Diyanet İşleri Başkanımız Prof. Dr. Ali Erbaş'ın en son hutbesinde söyledikleri üzerine LGBT (Lezbiyen, Gey, Biseksüel ve Transgender) Derneklerinin ve destekçilerinin başlattığı karalama ve linç etme faaliyetleri gerçekten akıllara zarar çabalardır. Onların zinayı ve eşcinselliği normal bir şeymiş gibi gösteren bu tavırları doğrudan aileyi hedef alma, toplumumuzu bozma, milli değerlerimizi yozlaştırma, dini ve ahlaki değerlerimizi hiçe sayma anlamı taşımaktadır.
LGBT Derneklerinin insan hakları üzerinden Sayın Başkan'a yüklenmesi ve kendilerine yönelik nefret söyleminde bulunduğu iddiasıyla onun hakkında suç duyurusunda bulunması ise ancak haddini aşma ile izah edilebilir.
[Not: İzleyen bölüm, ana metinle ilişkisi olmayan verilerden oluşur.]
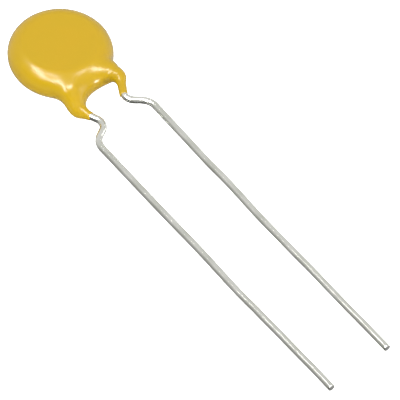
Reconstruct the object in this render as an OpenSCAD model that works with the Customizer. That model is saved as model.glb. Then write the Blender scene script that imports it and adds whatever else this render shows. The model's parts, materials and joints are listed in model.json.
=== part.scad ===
// Ceramic disc capacitor: a round ceramic plate with a silver electrode fired on each face,
// a tinned wire soldered to each electrode, and one glossy dipped coating over all of it.
// The coating runs down the two wires as short legs, and both wires are kinked below it.
//
// Body axes: X across the leads, Y up the disc and away from the leads, Z out of the front face.
// The origin of those axes is the middle of the disc. The finished part lies on its back:
// on the coating's back face and the tip of the back lead.

/* [Ceramic disc] */
// Diameter of the ceramic disc
ceramic_d = 6.4; // [5.8:0.1:6.8]
// Thickness of the ceramic disc
ceramic_t = 0.8; // [0.5:0.05:0.95]

/* [Electrodes] */
// Diameter of the silver on each face
electrode_d = 5.6; // [5.2:0.1:5.7]
// Thickness of the silver
electrode_t = 0.04; // [0.02:0.01:0.06]

/* [Solder] */
// Solder between a wire and the silver under it
solder_film = 0.04; // [0.02:0.01:0.06]
// Solder around a wire
solder_wall = 0.22; // [0.12:0.02:0.28]
// Length of wire that is soldered down
solder_len = 2.5; // [1.5:0.1:3]
// How much fuller the solder is at its two ends
solder_bead = 0.03; // [0.02:0.01:0.06]

/* [Leads] */
// Diameter of the tinned copper wire
wire_d = 0.6; // [0.5:0.02:0.66]
// Distance between the straight parts of the two leads
lead_pitch = 5.08; // [4.6:0.02:5.6]
// From the disc's centre down to the tip of the front lead, the longer one
lead_reach = 39.4; // [25:0.1:45]
// How much shorter the back lead is cut
back_short = 0.3; // [0:0.1:3]
// How far the front lead's kink steps in from its straight part
front_kink = 1.47; // [1.2:0.01:1.8]
// How far the back lead's kink steps in from its straight part
back_kink = 1.74; // [1.2:0.01:1.8]
// From the disc's centre down to the innermost corner of the kinks
kink_drop = 7.35; // [7.1:0.01:7.6]
// From the disc's centre down to where the straight parts start
straight_drop = 8.48; // [8.3:0.01:9.5]
// Bend radius at the innermost corner of the kinks
kink_bend = 0.92; // [0.7:0.02:1]
// Bend radius at the top of the straight parts
straight_bend = 1.48; // [1:0.02:1.6]
// Half the distance between the wires at the bend inside the coating
grip_x = 2.01; // [1.9:0.01:2.08]
// From the disc's centre down to the bend inside the coating
grip_drop = 4.94; // [4.8:0.01:5.05]
// Bend radius inside the coating
grip_bend = 0.9; // [0.6:0.02:1]
// How much smaller the wire's radius is through a bend, which draws it a little thinner
bend_draw = 0.012; // [0.01:0.002:0.02]
// How far past the disc's middle line a wire's inner end reaches
end_cross = 0.2; // [0:0.05:0.4]
// How far above the disc's centre a wire's inner end lies
end_rise = 0.6; // [0.2:0.05:0.9]

/* [Coating] */
// Diameter of the coated disc
coat_d = 8.4; // [8.2:0.05:8.6]
// Thickness of the coated disc, whose rim is fully round
coat_t = 2.94; // [2.8:0.02:3.2]
// Length of front wire below its bend that the coating covers
front_run = 2.05; // [1.4:0.05:2.1]
// Length of back wire below its bend that the coating covers
back_run = 1.25; // [1:0.05:2]
// Thickness of the coating where it ends on a wire
end_wall = 0.03; // [0.02:0.01:0.06]
// Radius of a coated leg's core at the bend, before it flows into the rest
leg_r = 0.36; // [0.34:0.01:0.4]
// Radius of a coated leg's core where it leaves the disc
root_r = 0.58; // [0.5:0.01:0.65]
// From the disc's middle line out to a leg's root
root_x = 1.65; // [1.5:0.01:1.7]
// From the disc's centre down to a leg's root
root_drop = 4.28; // [4.1:0.01:4.35]
// How far out of the middle plane a leg's root lies
root_level = 0.6; // [0.45:0.01:0.65]
// Radius of the bar of coating that hangs between the legs
web_r = 0.11; // [0.05:0.01:0.2]
// Half the length of that bar
web_x = 1.2; // [1.1:0.01:1.3]
// From the disc's centre down to that bar
web_drop = 4.01; // [3.9:0.01:4.1]
// How widely the legs flow into the disc
disc_blend = 1.8; // [1.7:0.02:2]
// How widely the two halves of a leg flow into each other
leg_blend = 0.94; // [0.7:0.02:1]
// How widely the bar flows into the legs
web_blend = 0.5; // [0.4:0.02:0.6]

/* [Smoothness] */
// Rings of points around the disc
disc_rings = 36; // [30:2:44]
// Points in each ring
ring_points = 36; // [24:4:40]

/* [Hidden] */
$fn = 48;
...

Zira hiç kimse insan haklarının arkasına sığınarak cinsel sapkınlıkları bu ülkede normal ve meşru bir şeymiş gibi gösterme hakkına sahip değildir.
Bir Diyanet İşleri Başkanı daha başka ne demeliydi? Zinayı ve eşcinselliği meşru mu ilan etmeliydi? Bu bakımdan dini hassasiyete sahip olan kişiler olarak bizler Sayın Başkanı haklı buluyor ve destekliyoruz. Sayın Cumhurbaşkanımızın ve diğer yetkililerin ona desteklerini anlamlı buluyoruz. Ciddi ve vakarlı bir açıklamayla kamuoyunu bilgilendiren İlahiyat ve İslami İlimler Fakülteleri Dekanlar Konseyini tebrik ediyoruz. Bununla birlikte sürecin kaba söylem ve kavgalarla amacından saptırılmamasını da arzu ediyoruz ve cinsel sapıklık bataklığına düşmüş olan insanlarımızın bu bataklıktan bir an önce kurtulması için içtenlikle du ediyoruz.